Tuhan rupanya belum berhenti menguji Yudi. Kesuksesan membutuhkan banyak perjuangan. Baru bernapas lega karena warungnya berjalan sangat baik, ia mengalami musibah. “Sepulang dari Air Bangis untuk menjemput kepiting dan bahan baku makanan laut, mobil yang saya tumpangi bersama tiga orang teman menabrak orang yang sedang mengendarai sepeda motor, hingga ia mengalami lumpuh di bagian kaki,” Yudi berkisah.
Singkat cerita, uang simpanan yang terkumpul selama 1 tahun berjualan terpaksa digunakan untuk menyelesaikan semua persoalan, mulai dari rumah sakit, perbaikan mobil, sampai kantor polisi. “Di ujung hari, uang yang tersisa tinggal sedikit, hanya cukup untuk modal awal jualan saja,” kata Yudi.
Dengan kondisi fisik yang masih trauma, Yudi membuka lagi warungnya. Tak disangka, setelah kejadian itu warungnya semakin ramai saja. Tak henti-hentinya Yudi mengucap syukur, betapa Tuhan selalu punya rendana terbaik untuk umatnya.
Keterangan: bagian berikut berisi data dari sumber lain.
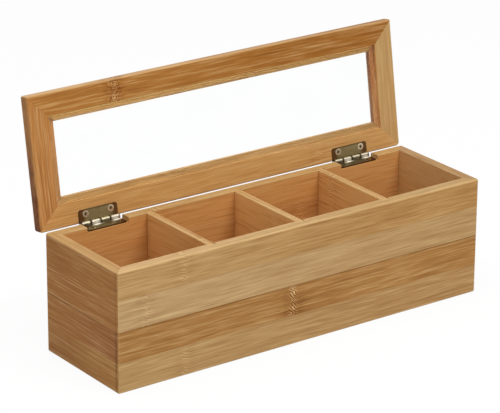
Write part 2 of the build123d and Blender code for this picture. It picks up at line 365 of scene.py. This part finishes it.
def box_walls():
    seam = span(["front_lower_board"], UP)[1]
    low_end = span(WALLS, RIGHT)[0]
    faces = [face - low_end for divider in DIVIDERS for face in span([divider], RIGHT)]
    strips = {
        "front_upper_board": (
            Strip(24.5, (175, 142, 98), (168, 133, 86), 25, 0.45, 0.35),
            Strip(22.5, (172, 136, 86), (163, 120, 66), 59, 0.45, 0.35),
        ),
        "front_lower_board": (
            Strip(24.0, (168, 133, 85), (163, 124, 76), 59, 0.45, 0.45),
            Strip(24.5, (156, 111, 58), (160, 115, 61), 158, 1.00, 0.80, -0.02),
        ),
        "back_upper_board": (
            Strip(24.5, (178, 136, 86), (176, 134, 84), 231, 0.60, 0.30),
            Strip(22.5, (182, 140, 88), (180, 138, 86), 96, 0.50, 0.30),
        ),
        "back_lower_board": (
            Strip(24.0, (174, 136, 88), (170, 132, 84), 142, 0.70, 0.40),
            Strip(24.5, (164, 120, 74), (168, 126, 78), 290, 0.80, 0.50),
        ),
        "left_upper_board": (
            Strip(24.5, (153, 100, 42), (154, 101, 43), 150, 0.50, 0.45),
            Strip(22.5, (155, 103, 45), (148, 96, 36), 130, 0.50, 0.30),
        ),
        "left_lower_board": (
            Strip(24.0, (160, 112, 51), (150, 98, 41), -20, 0.50, 0.25),
            Strip(24.5, (145, 90, 36), (155, 103, 45), 160, 0.50, 0.40),
        ),
        "right_upper_board": (
            Strip(24.5, (172, 134, 86), (168, 130, 82), 30, 0.60, 0.30),
            Strip(22.5, (168, 130, 86), (166, 128, 84), 150, 0.50, 0.40),
        ),
        "right_lower_board": (
            Strip(24.0, (162, 120, 72), (164, 124, 76), 160, 0.50, 0.50),
            Strip(24.5, (170, 132, 84), (168, 128, 80), 71, 0.80, 0.30),
        ),
    }
    rims = {
        "front": ((188, 153, 107), (171, 137, 88)),
        "back": ((176, 141, 92), (170, 132, 82)),
        "left": ((177, 139, 88), (181, 143, 93)),
        "right": ((156, 119, 75), (162, 125, 81)),
    }
    # Painted light: how much each wall's inner face is lightened.
    inner = {
        "front": (1.4, 1.2, 1.0),
        "back": (1.35, 1.15, 0.95),
        "left": (1.6, 1.5, 1.4),
        "right": (1.6, 1.6, 1.5),
    }
    seam_line = Line(1, seam, 0.75, 0.60, 0.50)
    corner_shade_line = Line(0, 2.6, 1.15, 0.75)  # painted shade beside the rounded front corner
    lines = {
        # painted shade beside the rounded front corner, like the lower board's
        "left_upper_board": (Line(0, 2.5, 0.90, 0.35),),
        "front_lower_board": (seam_line,),
        "back_lower_board": (seam_line,),
        "left_lower_board": (corner_shade_line, seam_line),
        "right_lower_board": (seam_line,),
    }
    for seed, piece in enumerate(WALLS, WALL_SEED):
        side = piece.split("_")[0]
        along, outward = SIDES[side]
        touching = faces if along == RIGHT else ()
        bamboo(
            piece, along, UP, outward, strips[piece], seed, WALLS, mitre=2,
            lines=lines.get(piece, ()), touching=touching, rim=rims[side], inner=inner[side],
        )


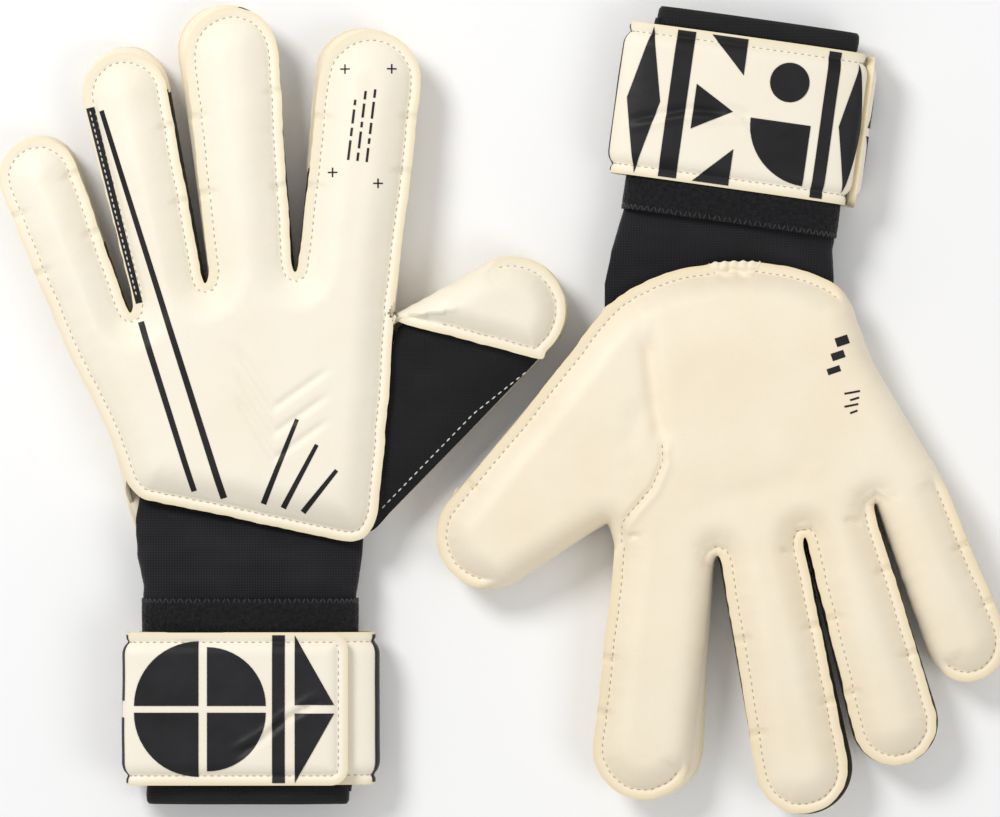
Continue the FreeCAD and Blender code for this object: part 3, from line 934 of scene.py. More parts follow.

Nasibnya kembali benderang ketika terpilih menjadi salah satu peserta kontes Wirausaha Mucla Mandiri dari Bank Mandiri. Bulan November, Yudi mendapat panggilan untuk mengikuti babak penyisihan di Palembang. Saat itu ia berhasil keluar sebagai juara I tingkat wilayah. Air mata bahagia ibunya dan senyum bangga di bibir ayahnya menyambut Yudi sepulang dari Palembang. “Saya terharu sekali melihatnya. Orangtua saya mengaku tidak pernah menyangka kalau anaknya yang manja ini bisa meraih sukses,” kenang Yudi.
Keberhasilan “menaklukkan” kota pempek ini membuat Yudi semakin percaya diri menjalankan bisnisnya. Pada Januari 2010, ia pun maju ke tingkat nasional, yang kegiatannya diadakan di ibu kota, Jakarta. “Di sini saya mendapat saingan yang cukup hebat dari semua daerah,” katanya. Meski tidak mendapatkan peringkat di Jakarta, tapi ia mengaku bangga karena mendapatkan perjalanan luar biasa yang tak pernah terpikirkan sebelumnya. “Banyak ilmu dan wawasan yang saya peroleh dari teman-teman peserta sesama wirausahawan,” katanya. Dari pengalaman orang lain, ia bisa belajar bahwa setiap usaha memiliki rintangan yang berbeda. Namun, kunci keberhasilan hanya satu, yaitu ketekunan.
Inovatif. Selain membuat variasi menu dan memasak di depan tamu, Yudi juga merandang sistem keanggotaan dan menawarkan diskon pada hari-hari tertentu untuk menarik pelanggan.
Untuk mengembangkan usahanya, Yudi mendapat pinjaman modal usaha dari Bank Mandiri. Warungnya pun semakin dikenal oleh masyarakat Padang. Apalagi salah satu strateginya adalah membuat sistem keanggotaan (membership). Pada hari-hari tertentu, seorang member dapat memperoleh diskon hingga 50 persen. Sungguh sebuah cara marketing yang jarang ditemukan di Padang. la pun berhasil mengubah nasib dan warung tenda pinggir jalan itu `naik kelas’ menjadi restoran mini di sebuah ruko yang terletak di depan warung lama.
Sekarang, kesuksesan telah berhasil dipetik. semua itu dicapai Yudi dari keringat dan jerih payahnya. sebagai bentuk terima kasih pada orangtua, sebagian dari keuntungan warung ia gunakan untuk mengobati penyakit ayahnya dan menopang perekonomian keluarga.
Yudi pun tak lagi cemas memikirkan cara membayar SPP kuliah dan membiayai kehidupannya sehari-hari. Sambil terus berjuang menyelesaikan kuliah yang sempat terlantar, ia berharap bisnisnya ini berumur panjang dan semakin berkembang. Yudi sadar bahwa keberhasilannya adalah buah dari kerja keras dan kesungguhannya mencapai cita-cita.
“Ini semua bukan hasil dari apa yang saya rendanakan, melainkan dari apa yang saya selesaikan,” katanya berfilosofi. “Butuh sesuatu yang sulit untuk mendapatkan yang mudah,” ucapnya penuh rasa syukur.